Eberly Students Help Celebrate Chinese New Year

Posted on 2/11/2011 4:10:55 PM

Chinese exchange students at the Eberly College of Business and Information Technology (ECOBIT) participated in the campuswide Spring Festival Celebration on Wednesday, February 2, 2011.

Chinese New Year
Min-Ju Tsai, Lauren Young, Qian Fang and Yi-Ying Cheng (left to right), IUP students, at the Chinese New Year celebration.

The South Western University of Finance and Economics Exchange Students Program (SWUFE-ESA) at ECOBIT, the Chinese Student Association, and the Malaysian Student Association cosponsored the event, held in the Hadley Union Building Ohio Room at IUP to celebrate the 2011 Chinese New Year.

More than 250 IUP students and faculty joined the Chinese students to play games, watch videos, eat Chinese food, and watch dances performed by some of IUP’s Chinese student population.
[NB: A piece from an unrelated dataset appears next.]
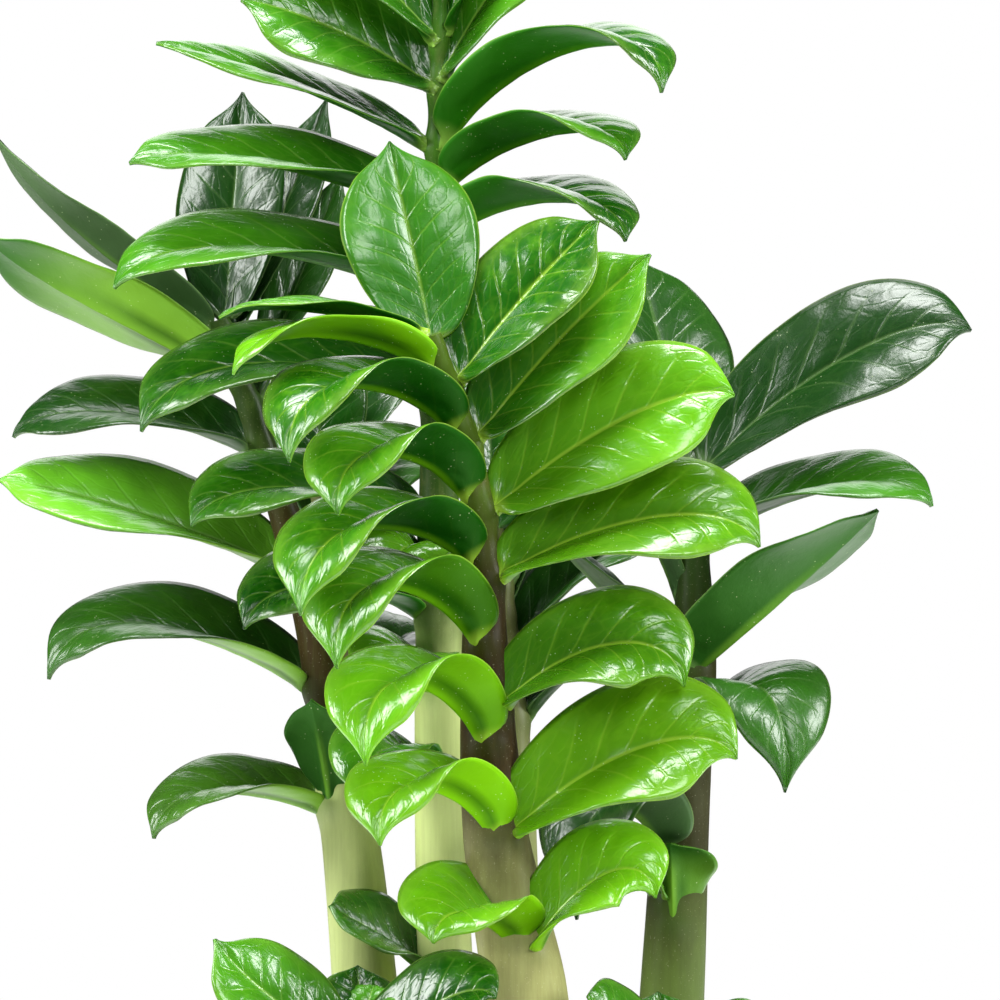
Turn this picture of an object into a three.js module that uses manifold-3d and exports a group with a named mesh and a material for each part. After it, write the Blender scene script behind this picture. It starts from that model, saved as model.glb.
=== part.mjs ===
// Potted ZZ plant of a compact kind: an aroid with curled, overlapping leaflets on thick upright
// stems, standing in a plain round grower's pot. Millimetres, +Z up, origin at the middle of
// the pot's flat underside. The plant's front, the side with the young bright frond, looks
// towards -Y.

import * as THREE from 'three';
import { mergeVertices } from 'three/addons/utils/BufferGeometryUtils.js';
import Module from 'manifold-3d';

const wasm = await Module();
wasm.setup();

// Pot: a tapered round pot with a rolled rim and four drain holes.
const POT_TOP_RADIUS = 70;
const POT_BASE_RADIUS = 51;
const POT_HEIGHT = 125;
const POT_WALL = 2.4;
const POT_FLOOR = 3;
const RIM_HEIGHT = 14;
const RIM_OVERHANG = 2.6;
const DRAIN_RADIUS = 5;
const DRAIN_CIRCLE = 34;
const DRAIN_HOLES = 4;
const ROUND_SIDES = 32;
const DRAIN_SIDES = 16;

// Soil: it fills the pot to a little below the rim.
const SOIL_TOP = 112;
const FIT_GAP = 0.35;

// Rhizome: a clump of fused tubers under the stems, all hidden in the soil.
const TUBER_TOP = 84;
const TUBER_HEIGHT = 30;
const TUBER_RADIUS = 17;
const MIDDLE_TUBER_RADIUS = 26;
const TUBER_SIDES = 8;
const TUBER_BANDS = 5;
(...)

The New Year is China’s most important holiday and is celebrated throughout Asian countries. People traditionally mark the fifteen-day-long festival by spending time with family and giving good luck gifts, said Mengge Pu, a junior Finance major and SWUFE-ESA president. The celebration at IUP allows Chinese exchange students to celebrate together while they are away from home.

“As most of our Chinese students who study abroad cannot celebrate this holiday with their parents and relatives,” Pu said, “our board members think it is necessary to hold such an event where our students can gather and celebrate it like a big family.”
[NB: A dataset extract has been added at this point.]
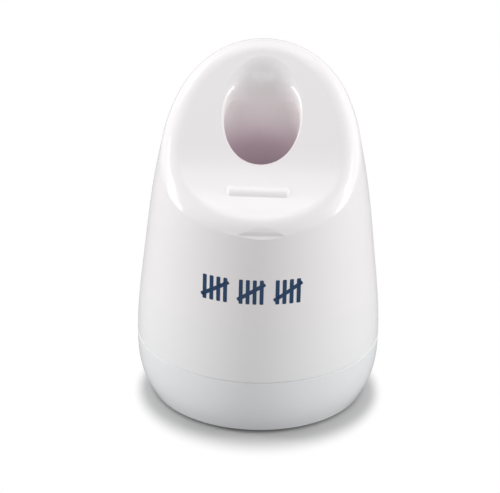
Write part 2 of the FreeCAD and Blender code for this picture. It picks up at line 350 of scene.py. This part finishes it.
def printed_ink():
    """Pad-printed ink: nearly flat, with a trace of uneven film."""
    finish = Finish(bpy.data.materials.new("printed_ink"))
    uneven = finish.noise(*ink_clouds)
    darker = tuple(part * ink_shade for part in print_blue)
    colour = finish.blend(uneven, print_blue, darker)
    normal = finish.relief(finish.noise(*ink_grain), *ink_relief)
    roughness = ink_roughness + uneven * ink_unevenness
    return finish.surface(finish.principled(colour, roughness, normal, {}))


def zinc_steel(name, ring_scale):
    """Zinc-plated steel: fine turning rings about the axis, cloudy passivation."""
    finish = Finish(bpy.data.materials.new(name))
    x, y = finish.axes()[:2]
    reach = (x * x + y * y).root()
    rings = (reach * ring_scale).sine()
    clouds = finish.noise(*steel_clouds)
    colour = finish.blend(clouds, steel_light, steel_dark)
    roughness = steel_roughness + clouds * steel_cloudiness
    height = rings * ring_height + finish.noise(*steel_grain)
    normal = finish.relief(height, *steel_relief)
    shader = finish.principled(colour, roughness, normal, {"Metallic": 1.0})
    return finish.surface(shader)


def foot_rubber():
    """Dull rubber that has picked up a little dust."""
    finish = Finish(bpy.data.materials.new("foot_rubber"))
    dust = finish.noise(*dust_specks).step(*dust_fade)
    colour = finish.blend(dust * dust_share, rubber_black, rubber_dust)
    normal = finish.relief(finish.noise(*rubber_grain), *rubber_relief)
    roughness = rubber_roughness + dust * dust_roughness
    return finish.surface(finish.principled(colour, roughness, normal, {}))


def studio_floor():
    """Pale floor that keeps the object's shadow inside a grey disc with a feathered edge,
    as painted shadow, and turns plain white away from it.
    """
    finish = Finish(bpy.data.materials.new("studio_floor"))
    seen = finish.ray("Camera")
    clouds = finish.noise(*floor_clouds)
    pale = finish.blend(clouds, painted_shadow_grey, painted_shadow_grey_clouded)
    colour = finish.blend(seen, floor_bounce, pale)
    normal = finish.relief(finish.noise(*floor_grain), *floor_relief)
    matt = {"Specular IOR Level": 0.0}
    plain = finish.principled(colour, floor_roughness, normal, matt)
    glow = {"Color": plain_white, "Strength": sky_seen}
    white = finish.node("ShaderNodeEmission", {}, glow)
    x, y = finish.axes()[:2]
    aside = x - shadow_middle[0]
    ahead = y - shadow_middle[1]
    reach = (aside * aside + ahead * ahead).root()
    forward = ahead * ahead / (reach * reach)
    widening = shadow_feather_front - shadow_feather_side
    feather = shadow_feather_side + forward * widening
    # Painted shadow: the grey floor shows inside the feathered disc, plain white beyond it
    away = ((reach - shadow_radius) / feather).step(-1.0, 1.0) * seen
    mixed = finish.node("ShaderNodeMixShader", {}, {0: away, 1: plain, 2: white})
    return finish.surface(mixed)


def dress(node, material):
    """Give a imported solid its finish."""
    for slot in frame["nodes"][node].material_slots:
        slot.material = material


def is_corner(place, length):
    """Whether a point of a flat stroke is one of its four corners."""
    at_side = abs(place.x) > tally_stroke_width * tally_corner_share
    at_end = abs(place.y) > length * tally_corner_share
    return at_side and at_end


def tally_stroke(x, z, length, lean):
    """One printed stroke, laid on the front wall and given the thickness of its ink."""
    bpy.ops.object.select_all(action="DESELECT")
    bpy.ops.mesh.primitive_grid_add(
        x_subdivisions=tally_columns,
        y_subdivisions=tally_rows,
        size=1.0,
        location=(x, cad_box[0].y - tally_stroke_width, z),
        rotation=(math.radians(90.0), lean, 0.0),
    )
    stroke = bpy.context.object
    stroke.scale = (tally_stroke_width, length, 1.0)
    bpy.ops.object.transform_apply(location=False, rotation=False, scale=True)
    bpy.ops.object.mode_set(mode="EDIT")
    bpy.ops.mesh.select_mode(type="VERT")
    bpy.ops.mesh.select_all(action="DESELECT")
    bpy.ops.object.mode_set(mode="OBJECT")
    for point in stroke.data.vertices:
        point.select = is_corner(point.co, length)
    bpy.ops.object.mode_set(mode="EDIT")
    bpy.ops.mesh.bevel(
        offset=tally_corner, segments=tally_corner_steps, affect="VERTICES")
    bpy.ops.object.mode_set(mode="OBJECT")
    bpy.ops.object.transform_apply(location=True, rotation=True, scale=True)
    wrap = stroke.modifiers.new("lay_on_wall", "SHRINKWRAP")
    wrap.target = frame["nodes"]["upper_shell"]
    wrap.wrap_method = "PROJECT"
    wrap.use_project_y = True
    wrap.use_positive_direction = True
    wrap.offset = tally_lift
    bpy.ops.object.modifier_apply(modifier=wrap.name)
    film = stroke.modifiers.new("ink_film", "SOLIDIFY")
    film.thickness = tally_film
    film.offset = 1.0
    bpy.ops.object.modifier_apply(modifier=film.name)
    return stroke


def centred(index, count, pitch):
    """Place of one item in an evenly spaced row about 0."""
    return (index - (count - 1) / 2.0) * pitch


def tally_print(material):
    """Groups of four uprights crossed by a slash, as one printed piece."""
    strokes = []
    for group in range(tally_groups):
        middle = tally_middle + centred(group, tally_groups, tally_group_pitch)
        for index in range(tally_strokes):
            x = middle + centred(index, tally_strokes, tally_stroke_pitch)
            strokes.append(tally_stroke(x, tally_height, tally_stroke_length, 0.0))
        slash = tally_stroke(middle, tally_height, tally_slash_length, tally_slash_lean)
        strokes.append(slash)
    bpy.ops.object.select_all(action="DESELECT")
    for stroke in strokes:
        stroke.select_set(True)
    bpy.context.view_layer.objects.active = strokes[0]
    bpy.ops.object.join()
    piece = bpy.context.object
    piece.name = "tally_print"
    piece.data.materials.append(material)
    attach(piece, "root")


def studio():
    """White floor, softboxes and a white surround."""
    bpy.ops.object.select_all(action="DESELECT")
    below = (0.0, 0.0, floor_height - floor_gap)
    bpy.ops.mesh.primitive_plane_add(size=floor_width, location=below)
    floor = bpy.context.object
    floor.name = "studio_floor"
    floor.data.materials.append(studio_floor())
    for name, (place, size, radiance) in softboxes.items():
        softbox(name, place, size, radiance)
    surround()


def surround():
    """Even light from all round, plain white to the camera and in anything glossy."""
    world = bpy.data.worlds.new("studio_surround")
    bpy.context.scene.world = world
    sky = Finish(world)
    seen = sky.ray("Camera").either(sky.ray("Glossy")).either(sky.ray("Transmission"))
    level = sky_ambient + seen * (sky_seen - sky_ambient)
    glow = {"Color": plain_white, "Strength": level}
    shade = sky.node("ShaderNodeBackground", {}, glow)
    sky.node("ShaderNodeOutputWorld", {}, {"Surface": shade})


def softbox(name, place, size, radiance):
    """Rectangular light aimed at the middle of the object."""
    middle = Vector((0.0, 0.0, cad_box[1].z / 2.0))
    turn = (Vector(place) - middle).to_track_quat("Z", "Y").to_euler()
    bpy.ops.object.light_add(type="AREA", location=place, rotation=turn)
    lamp = bpy.context.object
    lamp.name = name
    lamp.data.shape = "RECTANGLE"
    lamp.data.size = size[0]
    lamp.data.size_y = size[1]
    lamp.data.energy = radiance * math.pi * size[0] * size[1]


def photo_camera():
    """Camera at the photograph's place, with its slight roll."""
    level = math.cos(camera_elevation)
    back = Vector((
        math.sin(camera_azimuth) * level,
        -math.cos(camera_azimuth) * level,
        math.sin(camera_elevation),
    ))
    side = Vector((math.cos(camera_azimuth), math.sin(camera_azimuth), 0.0))
    up = back.cross(side)
    target = Vector((0.0, 0.0, aim_height)) + side * aim_side
    right = side * math.cos(camera_roll) + up * math.sin(camera_roll)
    top = up * math.cos(camera_roll) - side * math.sin(camera_roll)
    bpy.ops.object.camera_add(location=target + back * camera_distance)
    camera = bpy.context.object
    camera.name = "photo_camera"
    turn = camera.matrix_world.to_3x3()
    turn.col[0] = right
    turn.col[1] = top
    turn.col[2] = back
    camera.rotation_euler = turn.to_euler()
    camera.data.sensor_width = sensor_width
    camera.data.lens = focal_pixels / image_width * sensor_width
    camera.data.clip_start = camera_clip
    bpy.context.scene.camera = camera


dress("upper_shell", moulded_white("shell_plastic", shell_white, shell_shade, True))
dress("base_cup", moulded_white("base_plastic", base_white, base_shade, False))
dress("ballast_plate", zinc_steel("ballast_steel", ballast_rings))
fastener_finish = zinc_steel("fastener_steel", fastener_rings)
for hardware in ("ballast_washers", "ballast_screws", "cover_screws"):
    dress(hardware, fastener_finish)
rubber_finish = foot_rubber()
for node in frame["nodes"]:
    if node.startswith("rubber_foot"):
        dress(node, rubber_finish)

tally_print(printed_ink())
studio()
photo_camera()
bpy.context.scene.view_settings.view_transform = "Standard"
Attending international event on campus like this one also allows IUP students to discover foreign cultures, said Lauren Young, a senior Marketing major.

“This year I participated in Chinese New Year with my Taiwanese conversation club partner, which allowed me to better understand a significant part of her culture on a much more personal level," Young said.

The 2011 Chinese New Year, the year of the rabbit, officially began February 2 and will continue through February 17, according to Chinatravel.com. The festival is determined by the Chinese lunar calendar, beginning with the first new moon of the year and ending with the full moon on the fifteenth day, according to TheHolidaySpot.com.